‘Tape & Float: Kurt Mueller and Rebecca Ward’

With its second exhibit, The Donkey Show moves away from the spectacular toward something a little closer to home, or at least to Home Depot: Rebecca Ward works with masking tape, and Kurt Mueller's supplies are straight from the paint aisles

"Tape & Float: Kurt Mueller and Rebecca Ward"

The Donkey Show, through July 30

The Donkey Show's second act moves away from the spectacular toward something a little closer to home, or at least closer to Home Depot. As Ward works with masking tape, Mueller's supplies are straight from the paint aisles and include cans of wall texture, various colors of spray paint, and even a group of home-fragrance sprays attached to separate soccer balls, which are rolled around to create a theoretically enterable 3-D landscape. The scale of this artificial landscape (and the rhetoric surrounding its description) flexes between human and imaginatively atomic. Somewhere in the midst of all the taping and floating, however, Ward and Mueller have entered a space whose walls and foundations seem as if they will never set or harden. In all the best ways, they are part of the Bob Vila/HGTV phenomenon, i.e., a group of do-it-yourself creators, even if they aren't fully comfortable with that stance.
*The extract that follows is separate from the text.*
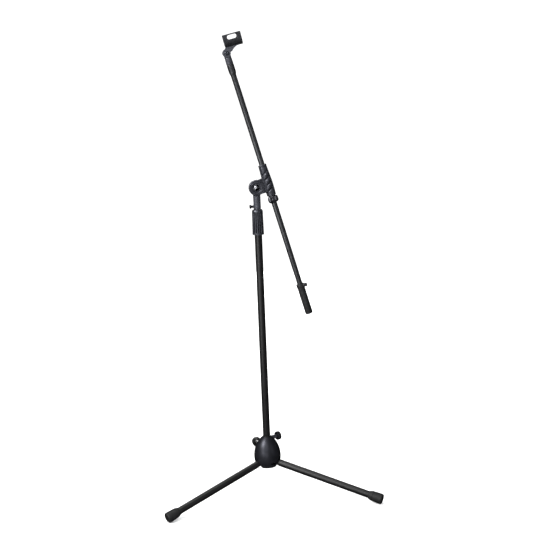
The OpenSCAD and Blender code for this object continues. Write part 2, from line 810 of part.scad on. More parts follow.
mast_tube();
leg_carrier();
leg_pins();
base_plate();
base_screw();
clutch_body();
clutch_collet();
hub_bell();
hub_bushing();
hub_knob();
hub_knob_screw();
leg_fitting(az_left);  // leg_fitting_left
leg_tube(az_left);  // leg_tube_left
foot(az_left);  // foot_left
leg_fitting(az_right);  // leg_fitting_right
leg_tube(az_right);  // leg_tube_right
foot(az_right);  // foot_right
leg_fitting(az_rear);  // leg_fitting_rear
leg_tube(az_rear);  // leg_tube_rear
foot(az_rear);  // foot_rear
clutch_grip();
inner_tube();
inner_tube_bush();
holder_post();
neck_knob();
neck_screw();
boom_grip();
friction_washer();
pivot_bolt();
boom_collet();
tilt_knob();
tilt_nut();
boom_lock_knob();
boom_tube();
boom_tip();
boom_end_cap();
counterweight();
weight_knob();
weight_screw();
clip_base();
clip_insert();
clip_screw();
clip_nut();
mic_clip();
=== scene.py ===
"""Looks of a boom microphone stand: tripod base, telescopic mast, tilting boom and microphone clip.

Places are in metres in the part's own frame. Each piece is built in millimetres along its own axis,
with its main sizes read from the CAD node that it stands for, and is then set in its place. Angles
are in degrees.
"""

import json
import math

import bmesh
import bpy
from mathutils import Matrix, Vector


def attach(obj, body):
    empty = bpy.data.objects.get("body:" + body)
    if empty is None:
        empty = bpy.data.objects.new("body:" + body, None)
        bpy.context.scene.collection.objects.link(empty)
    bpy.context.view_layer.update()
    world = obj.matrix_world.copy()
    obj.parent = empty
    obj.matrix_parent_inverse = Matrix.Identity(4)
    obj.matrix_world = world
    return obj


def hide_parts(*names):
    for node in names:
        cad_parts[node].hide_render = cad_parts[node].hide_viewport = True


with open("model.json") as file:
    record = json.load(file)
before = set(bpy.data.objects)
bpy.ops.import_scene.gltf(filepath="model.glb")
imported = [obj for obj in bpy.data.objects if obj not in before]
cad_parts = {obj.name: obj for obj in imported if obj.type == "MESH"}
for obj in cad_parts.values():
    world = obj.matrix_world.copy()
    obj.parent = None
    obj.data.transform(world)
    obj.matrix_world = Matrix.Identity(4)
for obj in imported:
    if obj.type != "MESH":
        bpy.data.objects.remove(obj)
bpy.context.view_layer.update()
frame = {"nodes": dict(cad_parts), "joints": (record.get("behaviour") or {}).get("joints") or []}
joints = {joint["name"]: joint for joint in frame["joints"]}

MM = 0.001
DOWN = (0, 0, -1)
LEG_AZIMUTHS = {"left": -150, "right": -30, "rear": 90}
LEG_SLOPE = 12.9  # how far the open legs point down
CLIP_LEAN = 2.5  # how far the clip is tipped at rest
RUNNING_GAP = 0.06  # between a sliding piece and what it slides on
SHARP_EDGE = 32  # an edge that turns by more is rounded
BROAD_FACE = 3e-6  # in square metres: a larger face takes no marks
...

And who can really blame them? Following on the tails (tales) of a modern art and architecture that believed it could rebuild and repaint the world into a utopia for all, the post-war 1960s and Seventies saw the demolition of those hopes in the logic of science. Naturally, humanity began questioning its own capabilities, motives, and "creative" potential back when Hitler, Hiroshima, and Vietnam danced across the headlines. As we began to wonder what logic, rationality, and all of the Cartesian constructs we'd come to value were really leading toward, even the simple acts of building homes and painting canvas seemed somehow complicit. So what next? Deconstruction replaced construction and post-structuralism came in to sweep away structuralist ideals, and we were left with an artistic, architectural, and intellectual vacuum that made production of any kind out to be a sort of coalescence. Until, like every good homemaker does after a storm, we decided to forget the violence and begin picking up the pieces and rebuilding on our own. If we couldn't trust the government, if we couldn't trust corporations, well then, we'd just have to trust ourselves, and thank heavens for Home Depot and three-step home renovation books. As popular lingo shifted its focus from the inherently suspect ideas of "outcome" to the safe, retractable, and experimental jargon of "process," everything from home repair to child psychology fell under its guise. While financial markets moved in to make the whole "process" easier, with a good self-help book in hand – say, Process for Dummies – now everyone can help their child through those nasty teenage years, everyone can tile a bathroom and, by God, everyone can tape and float.

So in terms of the Donkey Show, does this mean that Ward and Mueller are boons of the HGTV market? Hardly. Ward's tape creations are patient, formal works of beauty that use texture, light, and contour to rethink architectural space. Mueller is playing with harder hitters and greater responsibility as he thinks through what landscape means, is, and does in that all-American-boy way, with soccer balls and spatial geometries in tow. The point is simply that taping and floating never happen in a void: There is a lot of space out there to consider when thinking about building of any kind.